I would go to the school you like the most. The curriculums at both schools will be challenging and both schools are well respected. I think the facilities, campus and administration are nicer at UChicago, but prestige obsessed people would tend to favor Columbia at this time, especially if they are obsessed with the ivy league name and/or want to work on Wall Street. However, you have to decide where you think you will be happiest because you will likely be spending four years at the school you choose. I presume you visited both schools? If you are a big city person and love Manhattan, then Manhattan and Columbia would be the place for you. If you like a campus environment with the opportunity to go into a big city once and a while, then UChicago may be the place for you. A lot of people who end up at UChicago opt to go there over comparable ivy league schools. Some at UChicago may be insecure about not attending an ivy league school, especially some who prowl on this site, but I think for the most part the student body at the school is very nice, inclusive and happy . I don’t know how it is a Columbia. Best of luck with your decision.
If you want a sense of some of the differences between Columbia and the University of Chicago – otherwise very, very similar places – read this article about a woman who went from a faculty position at one to the other. http://www.newyorker.com/magazine/2008/04/14/the-petition Similar stuff has also happened with another Chicago to Columbia transplant, Rashid Khalidi (who attracted extra attention for his friendship with the Obamas in Chicago). Personally, I would rather go to college in the atmosphere at Chicago, but there are those who would prefer Columbia.
The piece in the New Yorker says a lot about the offstage political pressures at Columbia. However, without having any opinion on the merits of the situation described, I have some skepticism about whether we’re getting an unvarnished tale here. The author of the piece seems to have fallen in love with the protagonist.
I have read of some very intense intramural feuds there as well. Not long ago half the English department was not speaking to the other half, and this too made it into a piece in the New Yorker.
These high-tension dustups at Columbia may have something to do with being roughly at the center of the universe, so that campus shenanigans wind up in the pages of the New Yorker rather in those of the Hyde Park Herald. If the mattress-toting Columbia student had been at Chicago, would her mattress have launched all those news stories and taken her to stardom and a degree in performance art?
You either love this sort of stuff or you don’t. Chicago has always had very bright and intense types from the east coast, but there’s an underlying Midwestern earnestness, if not plainness, that gives the place its essential tone.

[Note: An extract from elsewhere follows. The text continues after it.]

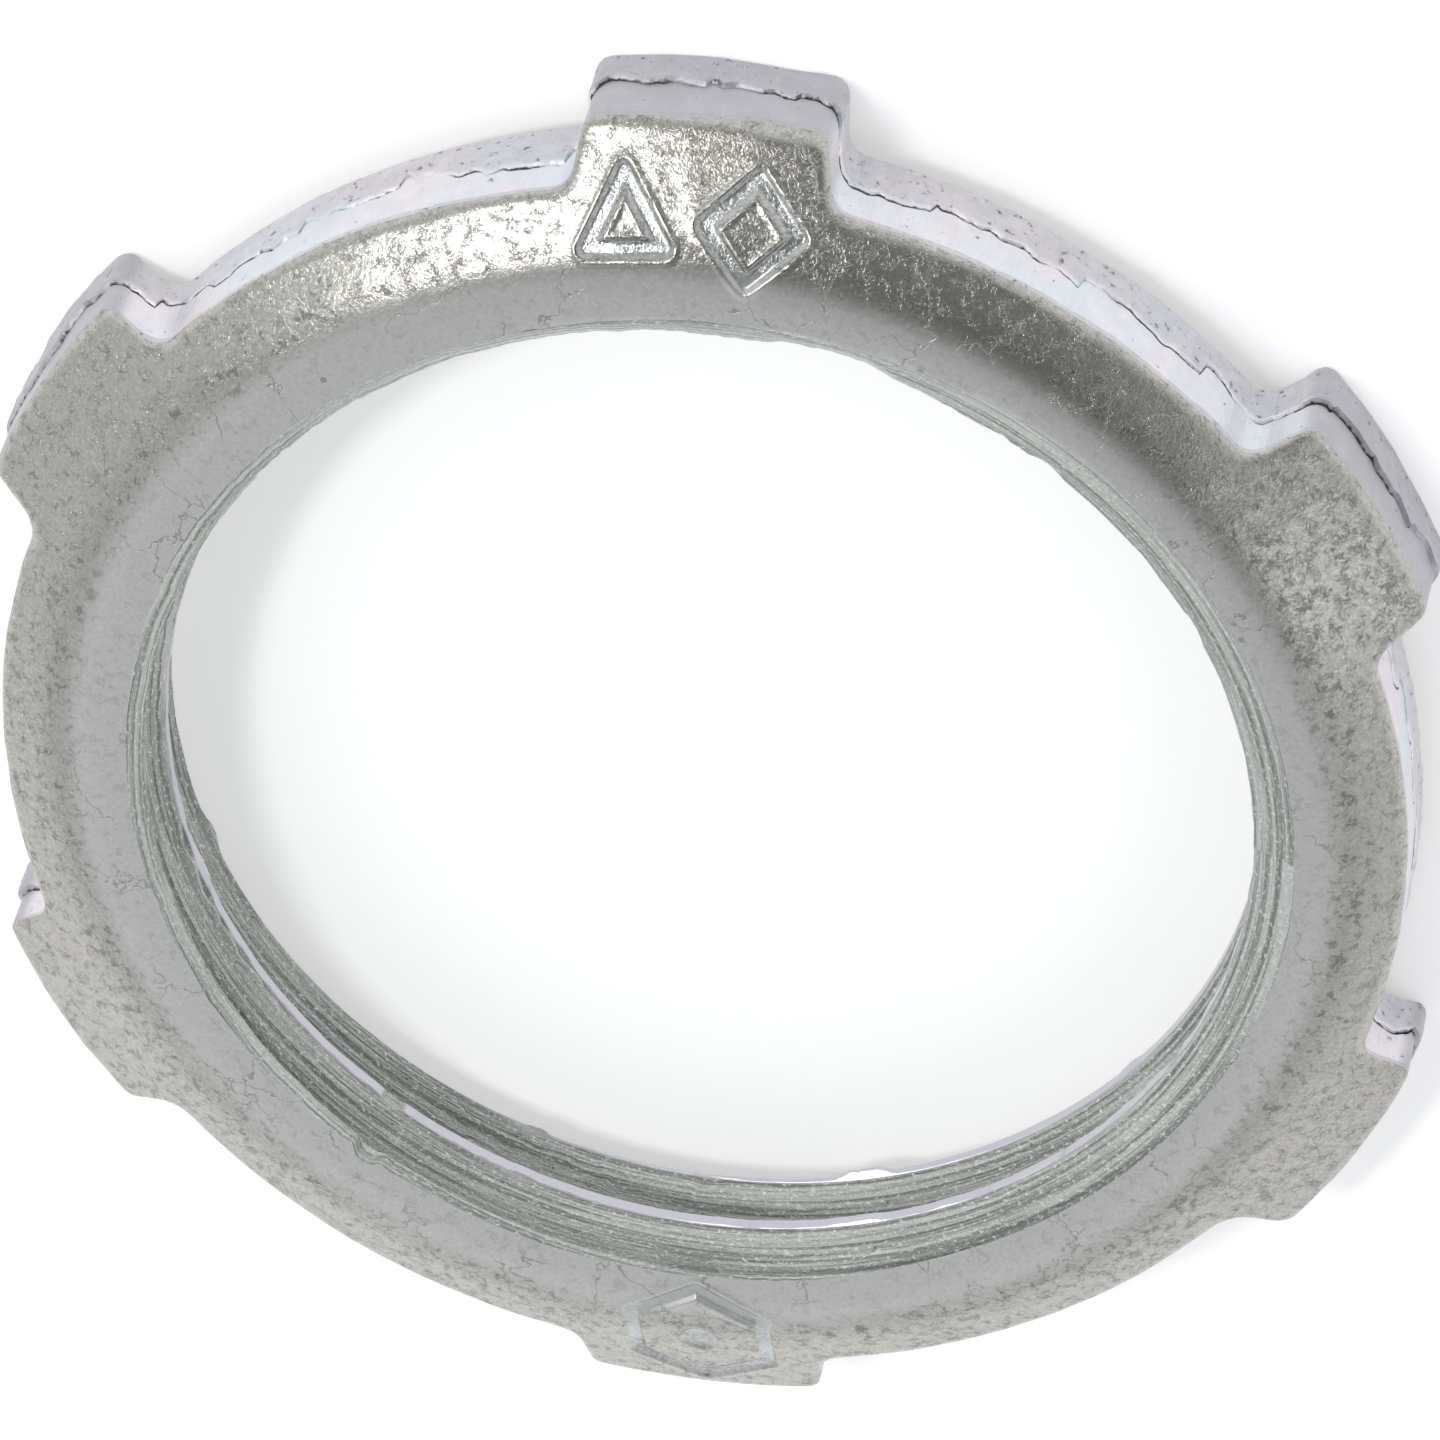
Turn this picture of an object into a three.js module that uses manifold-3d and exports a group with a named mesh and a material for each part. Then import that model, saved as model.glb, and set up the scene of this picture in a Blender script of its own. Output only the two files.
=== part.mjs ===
// Conduit locknut: one stamped, coined and tapped steel ring with six driving lugs.
// Millimetres. +Z runs along the bore axis, from the panel side to the front side.
// The origin is on that axis, at the level of the lug tips, and one lug points along -Y.
import * as THREE from "three";
import { mergeVertices } from "three/addons/utils/BufferGeometryUtils.js";
import Module from "manifold-3d";

// Heights above the plane that the lug tips touch.
const FRONT_HEIGHT = 5.2; // front face round the bore
const BACK_HEIGHT = 0.94; // flat back face, held off the panel by the lugs

// Radii of the ring.
const BORE_MOUTH_RADIUS = 16.2; // open end of the front countersink
const BACK_MOUTH_RADIUS = 15.8; // small edge break at the back of the bore
const FLAT_RADIUS = 17.8; // the front face is flat out to here, then coined to a cone
const RING_RADIUS = 19.9; // rim between the lugs
const BEND_RADIUS = 19.6; // the lugs bend down towards the panel from here
const LAND_RADIUS = 21.35; // the narrow land that bites the panel starts here
const TIP_RADIUS = 21.7; // end of each lug
const CONE_ANGLE = THREE.MathUtils.degToRad(30); // fall of the coined cone

// Lugs.
const LUG_COUNT = 6;
const LUG_WIDTH = 6.84; // at half the length of a lug
const LUG_DRAFT = THREE.MathUtils.degToRad(8.5); // each side leans in towards the tip
const ROOT_FILLET = 0.8;
const TIP_FILLET = 0.35;

// Internal thread: 1-11.5, straight, right-hand, 60 degree flanks.
const PITCH = 25.4 / 11.5;
const MINOR_RADIUS = 15.5;
const THREAD_DEPTH = 1.3;
const CREST_WIDTH = 0.17 * PITCH;
const FLANK_HALF_ANGLE = THREE.MathUtils.degToRad(30);
const GROOVE_HEIGHT_ON_X = 1.75; // where the groove's middle crosses the +X axis

// Facets.
const RING_FACETS = 72; // for each turn of the thread too
const ARC_FACETS = 3; // half the number of facets in each arc of the outline

const wasm = await Module();
wasm.setup();

// A closed geometry as a solid that can be joined and cut.
function solidFrom(geometry) {
  const bare = geometry.clone();
  bare.deleteAttribute("normal");
  bare.deleteAttribute("uv");
  const merged = mergeVertices(bare, 1e-4);
  return new wasm.Manifold(
    new wasm.Mesh({
      numProp: 3,
      vertProperties: merged.attributes.position.array,
      triVerts: new Uint32Array(merged.index.array),
    }),
  );
}

function geometryFrom(solid) {
  const mesh = solid.getMesh();
  const geometry = new THREE.BufferGeometry();
  geometry.setAttribute("position", new THREE.BufferAttribute(mesh.vertProperties, 3));
  geometry.setIndex(new THREE.BufferAttribute(mesh.triVerts, 1));
  geometry.computeVertexNormals();
  return geometry;
}

// The cross-section of the ring and lugs, turned about the bore axis.
function coinedRing() {
  const overhang = 1; // the section runs past the tips and below them; the outline trims it
  const backBreak = BACK_MOUTH_RADIUS - MINOR_RADIUS;
  const countersink = BORE_MOUTH_RADIUS - MINOR_RADIUS;
  const bendSlope = BACK_HEIGHT / (LAND_RADIUS - BEND_RADIUS);
  const outerRadius = TIP_RADIUS + overhang;
  const coneDrop = (outerRadius - FLAT_RADIUS) * Math.tan(CONE_ANGLE);
  const section = [
    [MINOR_RADIUS, BACK_HEIGHT + backBreak],
    [BACK_MOUTH_RADIUS, BACK_HEIGHT],
    [BEND_RADIUS, BACK_HEIGHT],
    [outerRadius, BACK_HEIGHT - (outerRadius - BEND_RADIUS) * bendSlope],
    [outerRadius, FRONT_HEIGHT - coneDrop],
    [FLAT_RADIUS, FRONT_HEIGHT],
    [BORE_MOUTH_RADIUS, FRONT_HEIGHT],
    [MINOR_RADIUS, FRONT_HEIGHT - countersink],
  ].map(([radius, height]) => new THREE.Vector2(radius, height));
  section.push(section[0].clone());
  return new THREE.LatheGeometry(section, RING_FACETS).rotateX(Math.PI / 2);
}

// The sheared outline of the blank: ring arcs, filleted lug roots and rounded tips.
function blankOutline() {
  const middle = (RING_RADIUS + TIP_RADIUS) / 2;
  const sideDistance =
    middle * Math.sin(LUG_DRAFT) + (LUG_WIDTH / 2) * Math.cos(LUG_DRAFT);
  const sideNormal = Math.PI / 2 - LUG_DRAFT; // of a lug's left side, from the lug's middle line
  // The centre of an arc of this radius that touches a lug's left side and the given circle.
  const arcCentre = (radius, circle) => {
    const distance = circle + radius;
    const turn = sideNormal - Math.acos((sideDistance + radius) / distance);
    return { distance, turn };
  };
  const root = arcCentre(ROOT_FILLET, RING_RADIUS);
  const corner = arcCentre(-TIP_FILLET, TIP_RADIUS);
  const outline = new THREE.Shape();
  const arc = ({ distance, turn }, radius, lug, from, to, clockwise) =>
    outline.absarc(
      distance * Math.cos(lug + turn),
      distance * Math.sin(lug + turn),
      radius,
      lug + from,
      lug + to,
      clockwise,
    );
  const mirrored = ({ distance, turn }) => ({ distance, turn: -turn });
  for (let i = 0; i < LUG_COUNT; i++) {
    const step = (2 * Math.PI) / LUG_COUNT;
    const lug = i * step - Math.PI / 2;
    arc(mirrored(root), ROOT_FILLET, lug, Math.PI - root.turn, Math.PI - sideNormal, true);
    arc(mirrored(corner), TIP_FILLET, lug, -sideNormal, -corner.turn, false);
    outline.absarc(0, 0, TIP_RADIUS, lug - corner.turn, lug + corner.turn, false);
    arc(corner, TIP_FILLET, lug, corner.turn, sideNormal, false);
    arc(root, ROOT_FILLET, lug, sideNormal - Math.PI, root.turn - Math.PI, true);
    outline.absarc(0, 0, RING_RADIUS, lug + root.turn, lug + step - root.turn, false);
  }
  return new THREE.ExtrudeGeometry(outline, {
    depth: 2 * FRONT_HEIGHT,
    bevelEnabled: false,
    curveSegments: ARC_FACETS,
  });
}

// The space that the tap clears: a V section carried up a right-hand helix.
function threadGroove() {
  const mouth = (PITCH - CREST_WIDTH) / 2; // half the groove's width at the minor radius
  const floor = mouth - THREAD_DEPTH * Math.tan(FLANK_HALF_ANGLE);
  const clearance = 0.15; // the V starts this far inside the bore wall
  const lip = mouth + clearance * Math.tan(FLANK_HALF_ANGLE);
  const inner = MINOR_RADIUS - clearance;
  const major = MINOR_RADIUS + THREAD_DEPTH;
  const section = new THREE.Shape([
    new THREE.Vector2(inner, -lip),
    new THREE.Vector2(major, -floor),
    new THREE.Vector2(major, floor),
    new THREE.Vector2(inner, lip),
  ]);
  const firstHeight = GROOVE_HEIGHT_ON_X - PITCH;
  const lastHeight = FRONT_HEIGHT + PITCH / 2;
  const steps = Math.ceil(((lastHeight - firstHeight) / PITCH) * RING_FACETS);
  const groove = new THREE.ExtrudeGeometry(section, {
    depth: steps / RING_FACETS,
    steps,
    bevelEnabled: false,
  });
  // The straight bar is wound up: its length, in turns, becomes the angle and the rise.
  const position = groove.attributes.position;
  for (let i = 0; i < position.count; i++) {
    const radius = position.getX(i);
    const angle = position.getZ(i) * 2 * Math.PI;
    const height = firstHeight + position.getZ(i) * PITCH - position.getY(i);
    position.setXYZ(i, radius * Math.cos(angle), radius * Math.sin(angle), height);
  }
  return groove;
}

const zincPlatedSteel = new THREE.MeshStandardMaterial({
  color: 0xb4b4ae,
  roughness: 0.45,
  metalness: 1,
});

const ring = solidFrom(coinedRing());
const blank = ring.intersect(solidFrom(blankOutline()));
const locknut = new THREE.Mesh(
  geometryFrom(blank.subtract(solidFrom(threadGroove()))),
  zincPlatedSteel,
);
locknut.name = "locknut";

const group = new THREE.Group();
group.add(locknut);
export default group;
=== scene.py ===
import math

import bmesh
import bpy
from mathutils import Matrix, Vector, noise


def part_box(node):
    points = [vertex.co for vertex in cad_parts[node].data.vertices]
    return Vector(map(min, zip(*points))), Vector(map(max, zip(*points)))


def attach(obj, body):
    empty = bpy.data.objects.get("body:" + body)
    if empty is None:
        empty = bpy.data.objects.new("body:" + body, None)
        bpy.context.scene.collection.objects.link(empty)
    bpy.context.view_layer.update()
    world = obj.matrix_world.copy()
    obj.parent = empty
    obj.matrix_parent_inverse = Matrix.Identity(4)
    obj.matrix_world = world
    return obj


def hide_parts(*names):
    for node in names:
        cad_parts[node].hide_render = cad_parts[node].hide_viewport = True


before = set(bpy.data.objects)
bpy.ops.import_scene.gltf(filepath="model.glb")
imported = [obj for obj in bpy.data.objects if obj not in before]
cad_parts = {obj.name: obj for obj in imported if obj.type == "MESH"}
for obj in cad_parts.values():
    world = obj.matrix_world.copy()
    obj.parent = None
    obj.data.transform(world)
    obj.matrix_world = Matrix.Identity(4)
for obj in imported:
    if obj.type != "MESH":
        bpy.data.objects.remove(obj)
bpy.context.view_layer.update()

mm = 0.001
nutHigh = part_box("locknut")[1]
farOff = 9  # mm; beyond the reach of any crack or mark


# Camera and light

shot = {
    "azimuth": -13.6,  # degrees round from the -Y side
    "elevation": 53.9,
    "roll": -163.2,  # the nut is seen from over its near edge, with that edge at the top
    "distance": 376.1,
    "aim": (-0.67, -3.24),  # on the front face
    "lens": 339.7,
}


def sphereDirection(azimuth, elevation):
    a, e = math.radians(azimuth), math.radians(elevation)
    return Vector((math.sin(a) * math.cos(e), -math.cos(a) * math.cos(e), math.sin(e)))


def makeCamera():
    data = bpy.data.cameras.new("camera")
    data.lens = shot["lens"]
    data.clip_start, data.clip_end = 0.01, 10
    camera = bpy.data.objects.new("camera", data)
    bpy.context.scene.collection.objects.link(camera)
    back = sphereDirection(shot["azimuth"], shot["elevation"])
    aim = Vector((shot["aim"][0] * mm, shot["aim"][1] * mm, nutHigh.z))
    level = (-back).to_track_quat("-Z", "Y").to_matrix()
    turned = level @ Matrix.Rotation(math.radians(shot["roll"]), 3, "Z")
    camera.matrix_world = Matrix.Translation(aim + back * shot["distance"] * mm) @ turned.to_4x4()
    bpy.context.scene.camera = camera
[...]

That was exactly my point, marlowe1. At Columbia, there’s quite a lot of playing to the bleachers, and many people – faculty, students, administrators, and especially alumni – are thinking about How Everything Will Look To Others. Plus all of the media and most of the donors might just as well be on campus all the time. That produces a lot of grandstanding. Chicago has more of an ivory tower feel, and the premium is on civil debate, not on showing off for any community outside the university. There’s a wide range of ideological positions among the faculty and students at Chicago, but getting caught being strictly ideological without a firm basis in fact and logic is a terrible faux pas. People actually listen to one another, respond to their points, acknowledge good ones, adjust their positions. As a result, hardly anyone there is a doctrinaire anything. It’s lovely, and very impressive to witness.
I couldn’t agree more, JHS. There is a notably different ethos at UChicago than at most East Coast Ivy League schools, and it has a lot to do with exactly the qualities JHS notes. Personally, and as someone who has lived in Boston for the last 30 years, I love the less doctrinaire, less ideological ethos of a place like UChicago. It has its limitations, perhaps, but IMO they’re far less serious than those of the East Coast alternatives.
lol you really have no clue what you’re talking about. What you’re saying would be a better description of a place like Northwestern or Johns Hopkins because I can assure you that the vast majority of people give little thought to whether they are better or worse than HYP.
What you notice most about Chicago is that they are forever referencing Ivy League colleges, or telling you how they are just as good or even better. Contrast this with most Ivy League colleges where they never talk about other colleges. UChicago students are amazingly insecure, for no good reason.
Moral to the story: do you really want to go to a place where people are so defensive?
People at Ivy League colleges never talk about other colleges? Are you crazy? People at Harvard are constantly dumping on Yale…
And for the millionth time, what you say about UChicago students is simply not true.